* [Stated problem]: The data below holds a line containing "LABEL_BLACK, columns=4, rows=1)" and a line containing "# where its"; please quote exactly those two lines and every line between them, and nothing else.
--*--
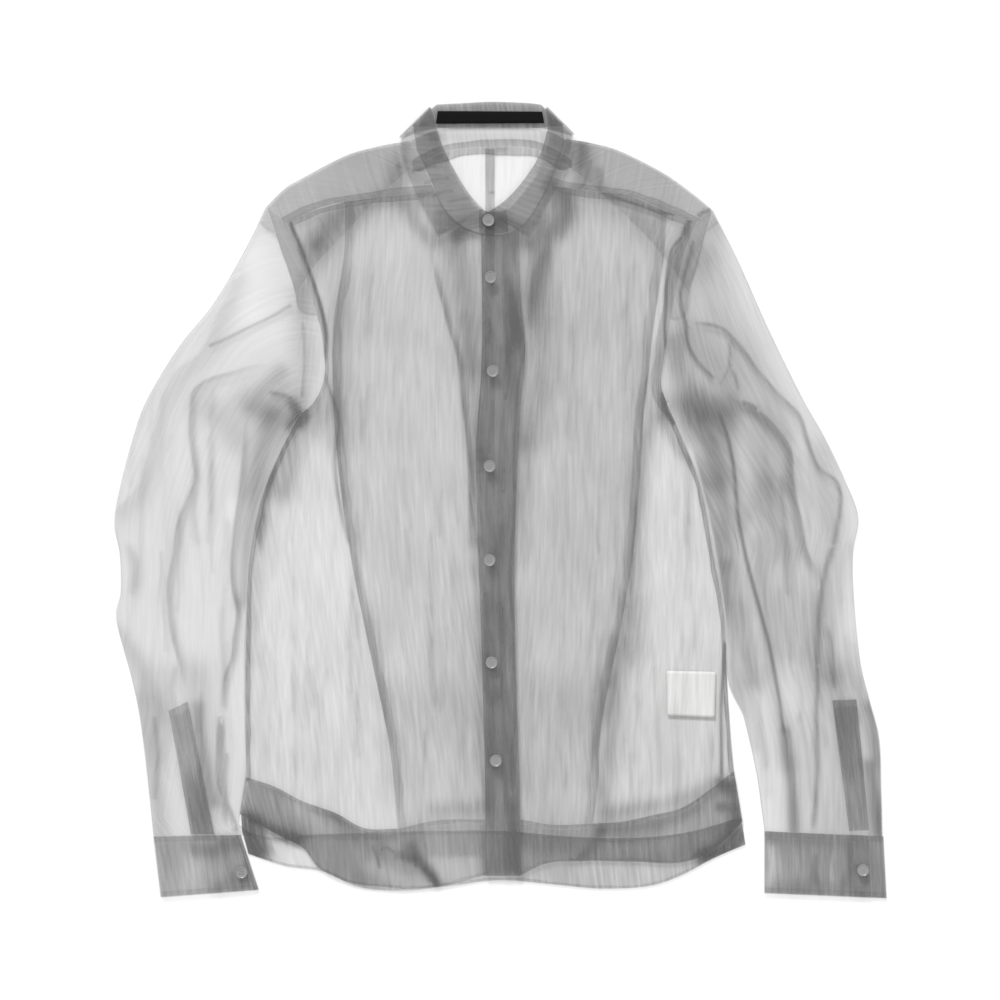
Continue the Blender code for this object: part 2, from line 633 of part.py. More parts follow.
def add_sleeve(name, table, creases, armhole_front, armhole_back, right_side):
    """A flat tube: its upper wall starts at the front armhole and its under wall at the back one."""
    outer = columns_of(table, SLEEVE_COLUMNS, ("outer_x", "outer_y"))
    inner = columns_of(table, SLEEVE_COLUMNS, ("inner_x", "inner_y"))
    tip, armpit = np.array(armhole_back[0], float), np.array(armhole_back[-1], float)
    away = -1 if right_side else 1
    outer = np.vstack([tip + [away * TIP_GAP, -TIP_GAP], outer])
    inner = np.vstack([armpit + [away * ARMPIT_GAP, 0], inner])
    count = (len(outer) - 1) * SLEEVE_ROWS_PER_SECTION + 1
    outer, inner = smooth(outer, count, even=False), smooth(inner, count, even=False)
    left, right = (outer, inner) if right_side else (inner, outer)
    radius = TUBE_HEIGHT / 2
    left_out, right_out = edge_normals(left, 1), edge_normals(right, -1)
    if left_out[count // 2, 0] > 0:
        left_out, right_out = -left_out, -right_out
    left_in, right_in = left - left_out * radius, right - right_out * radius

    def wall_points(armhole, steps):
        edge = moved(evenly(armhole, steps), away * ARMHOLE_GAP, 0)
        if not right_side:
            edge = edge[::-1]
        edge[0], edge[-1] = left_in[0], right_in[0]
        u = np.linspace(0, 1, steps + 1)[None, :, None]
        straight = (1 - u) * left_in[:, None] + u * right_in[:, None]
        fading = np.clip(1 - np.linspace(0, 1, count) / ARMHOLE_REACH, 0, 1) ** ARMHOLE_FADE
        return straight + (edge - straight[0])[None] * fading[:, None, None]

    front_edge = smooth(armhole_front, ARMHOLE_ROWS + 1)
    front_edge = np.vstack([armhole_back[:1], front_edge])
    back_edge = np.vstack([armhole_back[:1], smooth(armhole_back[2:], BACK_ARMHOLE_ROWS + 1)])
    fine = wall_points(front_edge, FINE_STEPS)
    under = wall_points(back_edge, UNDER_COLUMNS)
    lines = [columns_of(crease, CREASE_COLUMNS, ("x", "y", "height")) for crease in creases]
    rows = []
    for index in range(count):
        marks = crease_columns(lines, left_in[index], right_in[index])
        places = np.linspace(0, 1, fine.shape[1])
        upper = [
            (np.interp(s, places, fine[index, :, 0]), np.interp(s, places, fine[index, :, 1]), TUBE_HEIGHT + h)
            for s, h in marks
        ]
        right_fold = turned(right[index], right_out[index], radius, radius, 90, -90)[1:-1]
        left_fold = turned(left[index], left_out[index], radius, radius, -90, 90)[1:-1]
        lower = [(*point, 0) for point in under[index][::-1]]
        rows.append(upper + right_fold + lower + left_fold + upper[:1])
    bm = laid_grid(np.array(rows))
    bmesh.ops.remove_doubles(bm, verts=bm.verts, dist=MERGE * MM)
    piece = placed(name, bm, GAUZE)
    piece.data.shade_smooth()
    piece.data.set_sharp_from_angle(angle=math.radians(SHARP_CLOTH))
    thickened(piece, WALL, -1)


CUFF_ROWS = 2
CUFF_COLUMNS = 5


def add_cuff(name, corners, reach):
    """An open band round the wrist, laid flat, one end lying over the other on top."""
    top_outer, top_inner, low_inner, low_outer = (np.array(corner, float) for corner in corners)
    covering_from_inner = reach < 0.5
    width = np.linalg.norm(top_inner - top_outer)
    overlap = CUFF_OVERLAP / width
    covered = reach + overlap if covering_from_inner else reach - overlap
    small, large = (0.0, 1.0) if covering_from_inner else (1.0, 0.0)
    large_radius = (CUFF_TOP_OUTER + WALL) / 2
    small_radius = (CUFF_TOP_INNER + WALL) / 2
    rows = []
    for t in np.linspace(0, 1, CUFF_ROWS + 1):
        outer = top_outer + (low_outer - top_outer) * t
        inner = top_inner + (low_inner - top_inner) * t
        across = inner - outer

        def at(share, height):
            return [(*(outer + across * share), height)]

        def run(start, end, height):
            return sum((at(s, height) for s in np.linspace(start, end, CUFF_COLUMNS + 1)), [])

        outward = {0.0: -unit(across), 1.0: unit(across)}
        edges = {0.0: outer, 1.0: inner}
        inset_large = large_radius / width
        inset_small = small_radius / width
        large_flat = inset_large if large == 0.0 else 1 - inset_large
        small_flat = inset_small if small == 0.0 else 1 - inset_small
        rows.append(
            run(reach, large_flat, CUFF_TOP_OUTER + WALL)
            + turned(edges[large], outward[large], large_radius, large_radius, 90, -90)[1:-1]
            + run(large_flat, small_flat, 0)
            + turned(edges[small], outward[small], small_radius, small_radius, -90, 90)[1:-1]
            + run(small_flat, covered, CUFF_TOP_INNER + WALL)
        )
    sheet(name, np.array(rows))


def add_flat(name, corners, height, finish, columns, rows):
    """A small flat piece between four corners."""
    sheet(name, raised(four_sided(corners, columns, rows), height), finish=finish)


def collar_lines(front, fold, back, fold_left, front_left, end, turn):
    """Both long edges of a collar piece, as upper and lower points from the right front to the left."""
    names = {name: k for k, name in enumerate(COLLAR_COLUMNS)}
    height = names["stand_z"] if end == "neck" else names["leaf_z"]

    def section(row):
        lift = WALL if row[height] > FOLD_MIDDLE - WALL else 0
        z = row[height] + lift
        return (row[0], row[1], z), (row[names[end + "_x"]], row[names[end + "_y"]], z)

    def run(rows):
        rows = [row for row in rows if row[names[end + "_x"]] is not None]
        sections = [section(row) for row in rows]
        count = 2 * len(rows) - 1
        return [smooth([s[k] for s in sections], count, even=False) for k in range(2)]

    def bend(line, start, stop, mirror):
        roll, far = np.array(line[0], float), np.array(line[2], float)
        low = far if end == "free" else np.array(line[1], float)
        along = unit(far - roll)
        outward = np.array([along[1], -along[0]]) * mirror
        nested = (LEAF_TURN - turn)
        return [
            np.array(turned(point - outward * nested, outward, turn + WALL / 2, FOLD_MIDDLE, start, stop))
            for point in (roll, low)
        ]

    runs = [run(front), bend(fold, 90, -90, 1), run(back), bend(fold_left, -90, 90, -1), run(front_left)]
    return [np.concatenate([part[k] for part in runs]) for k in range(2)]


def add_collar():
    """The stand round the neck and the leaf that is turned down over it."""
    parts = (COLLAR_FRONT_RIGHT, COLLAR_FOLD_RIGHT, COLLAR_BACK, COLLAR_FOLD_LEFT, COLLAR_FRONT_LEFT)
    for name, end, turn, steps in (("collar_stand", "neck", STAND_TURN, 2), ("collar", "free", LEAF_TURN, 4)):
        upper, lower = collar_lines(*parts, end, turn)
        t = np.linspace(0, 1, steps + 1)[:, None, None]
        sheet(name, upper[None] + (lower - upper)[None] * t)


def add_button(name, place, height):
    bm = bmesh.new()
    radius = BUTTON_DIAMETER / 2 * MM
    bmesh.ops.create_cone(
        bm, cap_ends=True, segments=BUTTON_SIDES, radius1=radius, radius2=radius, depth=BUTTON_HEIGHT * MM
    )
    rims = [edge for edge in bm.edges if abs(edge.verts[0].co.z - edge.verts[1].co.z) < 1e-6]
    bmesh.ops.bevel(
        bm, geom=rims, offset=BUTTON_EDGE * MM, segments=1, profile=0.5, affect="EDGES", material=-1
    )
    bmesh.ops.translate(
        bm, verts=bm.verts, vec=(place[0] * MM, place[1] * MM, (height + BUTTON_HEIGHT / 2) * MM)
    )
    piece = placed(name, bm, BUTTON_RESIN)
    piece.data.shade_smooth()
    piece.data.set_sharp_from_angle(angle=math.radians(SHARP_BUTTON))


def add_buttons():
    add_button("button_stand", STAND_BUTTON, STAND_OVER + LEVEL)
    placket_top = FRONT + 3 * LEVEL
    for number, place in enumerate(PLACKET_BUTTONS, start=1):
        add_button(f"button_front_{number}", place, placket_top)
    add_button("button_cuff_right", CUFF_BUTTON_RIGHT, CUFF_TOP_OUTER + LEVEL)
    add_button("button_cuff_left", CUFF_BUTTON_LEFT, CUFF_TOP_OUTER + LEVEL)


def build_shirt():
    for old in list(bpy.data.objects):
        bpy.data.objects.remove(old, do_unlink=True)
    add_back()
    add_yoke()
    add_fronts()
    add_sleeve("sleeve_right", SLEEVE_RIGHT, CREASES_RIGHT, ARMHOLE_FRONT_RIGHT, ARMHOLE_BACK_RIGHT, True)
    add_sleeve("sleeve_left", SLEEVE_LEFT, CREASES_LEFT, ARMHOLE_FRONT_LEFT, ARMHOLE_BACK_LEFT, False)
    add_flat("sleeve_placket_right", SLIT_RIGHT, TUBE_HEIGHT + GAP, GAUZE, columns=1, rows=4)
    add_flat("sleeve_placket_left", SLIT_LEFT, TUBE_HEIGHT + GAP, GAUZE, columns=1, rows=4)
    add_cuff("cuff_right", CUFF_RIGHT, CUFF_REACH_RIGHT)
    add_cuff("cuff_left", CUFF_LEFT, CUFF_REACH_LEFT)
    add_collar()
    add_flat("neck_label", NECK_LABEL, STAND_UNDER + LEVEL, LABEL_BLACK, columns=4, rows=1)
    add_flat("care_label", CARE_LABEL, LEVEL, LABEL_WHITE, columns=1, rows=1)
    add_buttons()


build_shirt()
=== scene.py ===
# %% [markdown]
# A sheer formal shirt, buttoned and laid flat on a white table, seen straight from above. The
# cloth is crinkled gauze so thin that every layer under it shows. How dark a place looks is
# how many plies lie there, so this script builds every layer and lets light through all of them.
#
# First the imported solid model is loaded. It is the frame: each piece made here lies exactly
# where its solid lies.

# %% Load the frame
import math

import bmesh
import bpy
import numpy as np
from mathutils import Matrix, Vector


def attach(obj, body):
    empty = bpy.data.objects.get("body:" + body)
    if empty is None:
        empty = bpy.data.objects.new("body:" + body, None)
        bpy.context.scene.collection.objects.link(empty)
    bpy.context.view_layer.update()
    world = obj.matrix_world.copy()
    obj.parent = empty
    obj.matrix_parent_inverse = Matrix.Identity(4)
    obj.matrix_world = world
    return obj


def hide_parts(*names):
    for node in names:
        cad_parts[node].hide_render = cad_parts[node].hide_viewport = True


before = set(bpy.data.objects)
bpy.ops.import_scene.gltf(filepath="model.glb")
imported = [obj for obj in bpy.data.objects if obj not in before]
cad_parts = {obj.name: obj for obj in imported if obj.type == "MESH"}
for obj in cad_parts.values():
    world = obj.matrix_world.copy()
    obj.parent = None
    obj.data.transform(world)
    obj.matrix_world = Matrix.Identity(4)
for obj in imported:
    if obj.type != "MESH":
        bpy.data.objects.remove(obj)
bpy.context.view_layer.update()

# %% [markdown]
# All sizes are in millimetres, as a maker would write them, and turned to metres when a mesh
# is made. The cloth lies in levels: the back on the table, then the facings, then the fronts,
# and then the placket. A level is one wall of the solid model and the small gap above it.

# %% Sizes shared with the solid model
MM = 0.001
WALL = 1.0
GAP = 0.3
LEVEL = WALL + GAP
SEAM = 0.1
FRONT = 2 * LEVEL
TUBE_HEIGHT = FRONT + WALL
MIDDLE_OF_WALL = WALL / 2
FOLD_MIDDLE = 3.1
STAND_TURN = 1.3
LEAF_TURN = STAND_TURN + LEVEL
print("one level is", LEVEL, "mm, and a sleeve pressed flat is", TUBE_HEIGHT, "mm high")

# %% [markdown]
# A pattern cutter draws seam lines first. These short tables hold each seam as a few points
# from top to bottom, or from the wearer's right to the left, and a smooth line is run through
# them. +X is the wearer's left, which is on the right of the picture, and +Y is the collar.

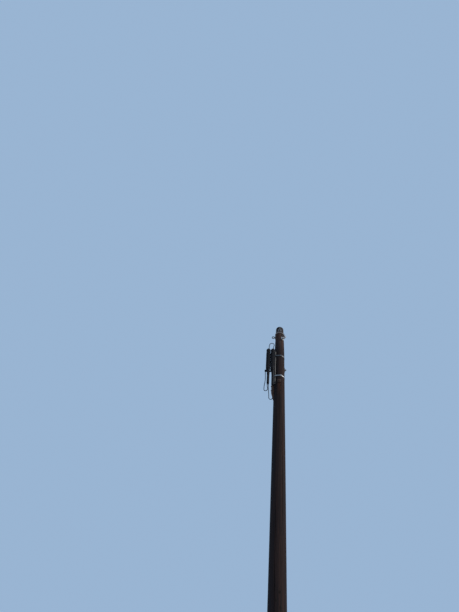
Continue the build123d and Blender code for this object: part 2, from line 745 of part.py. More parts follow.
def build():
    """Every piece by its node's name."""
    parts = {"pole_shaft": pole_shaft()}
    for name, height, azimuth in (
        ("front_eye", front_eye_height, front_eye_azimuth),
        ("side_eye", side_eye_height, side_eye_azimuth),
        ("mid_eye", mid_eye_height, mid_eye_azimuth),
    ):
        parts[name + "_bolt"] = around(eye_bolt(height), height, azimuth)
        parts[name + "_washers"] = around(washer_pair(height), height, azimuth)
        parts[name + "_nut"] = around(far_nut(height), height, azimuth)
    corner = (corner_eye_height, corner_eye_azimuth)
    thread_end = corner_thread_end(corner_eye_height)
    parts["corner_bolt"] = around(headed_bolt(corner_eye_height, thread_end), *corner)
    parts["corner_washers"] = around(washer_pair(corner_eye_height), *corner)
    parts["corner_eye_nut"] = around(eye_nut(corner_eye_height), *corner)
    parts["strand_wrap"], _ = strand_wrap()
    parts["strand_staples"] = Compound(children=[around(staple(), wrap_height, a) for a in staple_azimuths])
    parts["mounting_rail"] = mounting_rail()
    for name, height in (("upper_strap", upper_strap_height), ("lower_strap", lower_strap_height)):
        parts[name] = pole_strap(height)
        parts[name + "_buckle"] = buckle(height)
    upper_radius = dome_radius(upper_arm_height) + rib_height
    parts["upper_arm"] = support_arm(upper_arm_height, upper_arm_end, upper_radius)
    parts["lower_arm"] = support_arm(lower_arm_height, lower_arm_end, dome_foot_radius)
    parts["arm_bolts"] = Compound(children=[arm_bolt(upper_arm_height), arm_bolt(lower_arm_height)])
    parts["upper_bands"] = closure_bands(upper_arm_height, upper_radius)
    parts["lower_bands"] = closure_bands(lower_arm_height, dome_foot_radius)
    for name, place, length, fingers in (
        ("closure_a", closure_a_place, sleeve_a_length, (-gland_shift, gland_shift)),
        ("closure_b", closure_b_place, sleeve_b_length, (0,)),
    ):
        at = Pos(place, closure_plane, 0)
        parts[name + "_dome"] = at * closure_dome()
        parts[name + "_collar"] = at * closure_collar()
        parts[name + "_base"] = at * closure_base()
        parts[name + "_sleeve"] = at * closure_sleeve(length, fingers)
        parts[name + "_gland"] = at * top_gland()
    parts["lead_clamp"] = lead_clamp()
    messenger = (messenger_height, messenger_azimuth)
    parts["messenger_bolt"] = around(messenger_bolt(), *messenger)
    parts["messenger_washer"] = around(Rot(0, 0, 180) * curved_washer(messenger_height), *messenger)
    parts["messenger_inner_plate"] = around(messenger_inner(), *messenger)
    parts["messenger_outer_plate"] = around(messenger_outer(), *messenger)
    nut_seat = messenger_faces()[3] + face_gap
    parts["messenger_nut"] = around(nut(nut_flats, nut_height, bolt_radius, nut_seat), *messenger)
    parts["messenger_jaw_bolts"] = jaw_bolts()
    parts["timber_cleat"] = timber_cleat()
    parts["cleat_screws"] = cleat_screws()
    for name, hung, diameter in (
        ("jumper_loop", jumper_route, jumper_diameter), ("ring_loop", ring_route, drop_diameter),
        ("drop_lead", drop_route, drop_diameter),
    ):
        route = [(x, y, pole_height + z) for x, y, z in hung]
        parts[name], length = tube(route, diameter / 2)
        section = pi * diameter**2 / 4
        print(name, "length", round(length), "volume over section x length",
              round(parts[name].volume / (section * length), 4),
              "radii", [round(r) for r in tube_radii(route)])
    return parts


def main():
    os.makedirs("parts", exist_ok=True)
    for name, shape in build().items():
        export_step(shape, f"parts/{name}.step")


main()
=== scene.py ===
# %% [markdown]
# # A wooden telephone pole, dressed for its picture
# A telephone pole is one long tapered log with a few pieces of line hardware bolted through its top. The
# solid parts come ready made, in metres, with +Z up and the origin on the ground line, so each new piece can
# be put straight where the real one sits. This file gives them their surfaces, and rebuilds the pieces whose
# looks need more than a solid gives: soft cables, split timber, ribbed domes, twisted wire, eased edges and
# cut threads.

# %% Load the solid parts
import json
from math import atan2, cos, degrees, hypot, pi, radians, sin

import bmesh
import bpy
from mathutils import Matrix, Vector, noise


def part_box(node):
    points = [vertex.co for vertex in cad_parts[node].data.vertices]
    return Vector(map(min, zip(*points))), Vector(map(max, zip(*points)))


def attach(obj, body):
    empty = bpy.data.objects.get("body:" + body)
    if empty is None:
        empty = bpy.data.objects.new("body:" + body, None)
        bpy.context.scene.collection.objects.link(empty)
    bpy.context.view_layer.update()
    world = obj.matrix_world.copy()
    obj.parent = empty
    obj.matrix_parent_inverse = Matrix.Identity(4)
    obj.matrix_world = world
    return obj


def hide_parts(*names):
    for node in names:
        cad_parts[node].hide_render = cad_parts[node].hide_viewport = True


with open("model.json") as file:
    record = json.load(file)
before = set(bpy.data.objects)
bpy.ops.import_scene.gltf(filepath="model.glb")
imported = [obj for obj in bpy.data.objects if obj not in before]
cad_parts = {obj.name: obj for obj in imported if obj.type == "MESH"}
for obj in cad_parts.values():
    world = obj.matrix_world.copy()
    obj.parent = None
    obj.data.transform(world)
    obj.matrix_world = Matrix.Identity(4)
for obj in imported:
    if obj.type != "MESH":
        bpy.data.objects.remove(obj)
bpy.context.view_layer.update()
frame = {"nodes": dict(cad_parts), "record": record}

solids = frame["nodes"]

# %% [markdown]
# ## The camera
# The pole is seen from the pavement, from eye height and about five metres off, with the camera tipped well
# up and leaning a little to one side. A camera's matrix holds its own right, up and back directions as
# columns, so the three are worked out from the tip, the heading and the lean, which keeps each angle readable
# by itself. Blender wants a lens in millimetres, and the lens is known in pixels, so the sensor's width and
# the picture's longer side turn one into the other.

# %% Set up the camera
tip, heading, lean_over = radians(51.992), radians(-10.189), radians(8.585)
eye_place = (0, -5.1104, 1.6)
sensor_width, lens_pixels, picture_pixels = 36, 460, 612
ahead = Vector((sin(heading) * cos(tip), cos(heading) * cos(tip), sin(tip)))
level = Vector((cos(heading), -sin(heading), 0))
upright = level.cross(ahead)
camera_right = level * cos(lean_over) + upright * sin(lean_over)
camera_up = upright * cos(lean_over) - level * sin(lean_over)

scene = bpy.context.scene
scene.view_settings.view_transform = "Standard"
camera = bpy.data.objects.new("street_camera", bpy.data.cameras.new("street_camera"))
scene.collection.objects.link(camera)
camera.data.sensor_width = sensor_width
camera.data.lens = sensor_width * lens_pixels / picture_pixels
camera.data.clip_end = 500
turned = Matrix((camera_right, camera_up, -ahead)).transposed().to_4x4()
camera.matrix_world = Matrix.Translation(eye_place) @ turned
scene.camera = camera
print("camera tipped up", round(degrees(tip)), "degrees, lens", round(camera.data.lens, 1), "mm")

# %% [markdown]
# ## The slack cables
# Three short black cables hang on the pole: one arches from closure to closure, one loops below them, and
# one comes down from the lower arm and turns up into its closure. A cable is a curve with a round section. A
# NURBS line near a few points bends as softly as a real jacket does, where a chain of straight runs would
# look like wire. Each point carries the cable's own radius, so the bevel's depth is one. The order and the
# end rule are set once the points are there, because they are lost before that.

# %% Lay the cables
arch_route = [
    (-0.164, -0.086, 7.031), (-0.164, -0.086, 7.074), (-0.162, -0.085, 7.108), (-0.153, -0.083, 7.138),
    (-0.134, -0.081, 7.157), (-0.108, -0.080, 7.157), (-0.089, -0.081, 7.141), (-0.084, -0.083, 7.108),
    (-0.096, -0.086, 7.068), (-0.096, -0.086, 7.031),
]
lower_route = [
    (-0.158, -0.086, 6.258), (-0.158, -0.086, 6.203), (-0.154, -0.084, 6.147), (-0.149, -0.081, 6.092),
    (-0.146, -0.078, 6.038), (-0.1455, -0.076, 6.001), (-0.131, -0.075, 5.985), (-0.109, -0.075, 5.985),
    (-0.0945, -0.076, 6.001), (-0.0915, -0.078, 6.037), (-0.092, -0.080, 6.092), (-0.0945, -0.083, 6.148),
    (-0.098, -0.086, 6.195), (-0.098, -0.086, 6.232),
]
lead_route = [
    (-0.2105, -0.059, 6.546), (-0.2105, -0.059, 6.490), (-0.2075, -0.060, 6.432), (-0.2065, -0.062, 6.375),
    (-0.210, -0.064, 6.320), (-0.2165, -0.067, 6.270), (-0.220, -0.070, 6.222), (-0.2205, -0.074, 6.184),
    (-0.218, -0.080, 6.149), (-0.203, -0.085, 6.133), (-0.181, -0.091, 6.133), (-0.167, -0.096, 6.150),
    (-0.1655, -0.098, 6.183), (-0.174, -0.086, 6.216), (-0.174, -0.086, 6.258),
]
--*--
* [Final result]:
    add_flat("neck_label", NECK_LABEL, STAND_UNDER + LEVEL, LABEL_BLACK, columns=4, rows=1)
    add_flat("care_label", CARE_LABEL, LEVEL, LABEL_WHITE, columns=1, rows=1)
    add_buttons()


build_shirt()
=== scene.py ===
# %% [markdown]
# A sheer formal shirt, buttoned and laid flat on a white table, seen straight from above. The
# cloth is crinkled gauze so thin that every layer under it shows. How dark a place looks is
# how many plies lie there, so this script builds every layer and lets light through all of them.
#
# First the imported solid model is loaded. It is the frame: each piece made here lies exactly
# where its solid lies.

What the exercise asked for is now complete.